I'm going to see if my hands feel better tonight before I decide if I'm going to spin some more; if not, I'll take a break and work on my Rhinebeck sweater. That might not be a bad idea -- if I do, I should be able to finish the body tonight!

Sunday, October 01, 2017

Spinzilla Pregaming

Spinzilla officially kicks off at midnight tonight (or, rather, tomorrow morning), but as I have to be up early to go to work in the morning, I won't be staying up late to start. But I am prepared. I spent most of my free time this weekend spinning up the remainder of the batts I received in the class I took with Jillian Moreno at SSK. Amazingly I managed to get all the singles onto one bobbin:


I plied everything in two plying sessions today, and the skein is now hanging to dry in the upstairs bathroom. Here's what it looked like before washing:


The colors aren't quite accurate here (that's what happens when you wait until almost 5 p.m. to take a photo), but at least you can get a sense of the variation. The blue was spun from the smoothest batt, and it's probably the thinnest yarn in the skein, but overall it looks to be in the neighborhood of sport to DK. I estimate that I should get about 300 yards once it's dry.
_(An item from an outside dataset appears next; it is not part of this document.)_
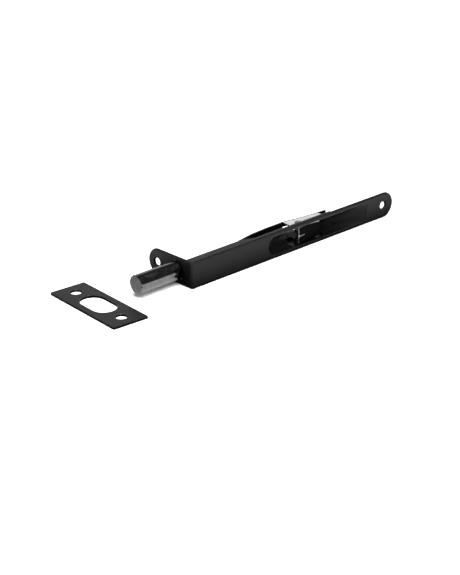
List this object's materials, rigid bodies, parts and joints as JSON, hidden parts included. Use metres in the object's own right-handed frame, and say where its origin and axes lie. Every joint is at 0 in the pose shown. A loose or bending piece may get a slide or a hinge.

My wheel is now all ready for Spinzilla spinning, which I'll start tomorrow evening. In the meantime, I've got a spindle project lined up to take to work.


This will be the inaugural spin on my Turkish from Subterranean Woodworks that I bought at SSK. The fiber is some deep stash that someone gave me a number of years ago, some BFL from Frabjous Fibers. I have no idea how long it was in that person's stash, but regardless, the fiber was pretty compacted, so I took some time this afternoon to split up the fiber and predraft it a bit. Predrafting is not something I've really done since I first started spinning, but this fiber really needed it. Now I've got a bunch of fluffy little nests to spin. I can't wait to get this spin started!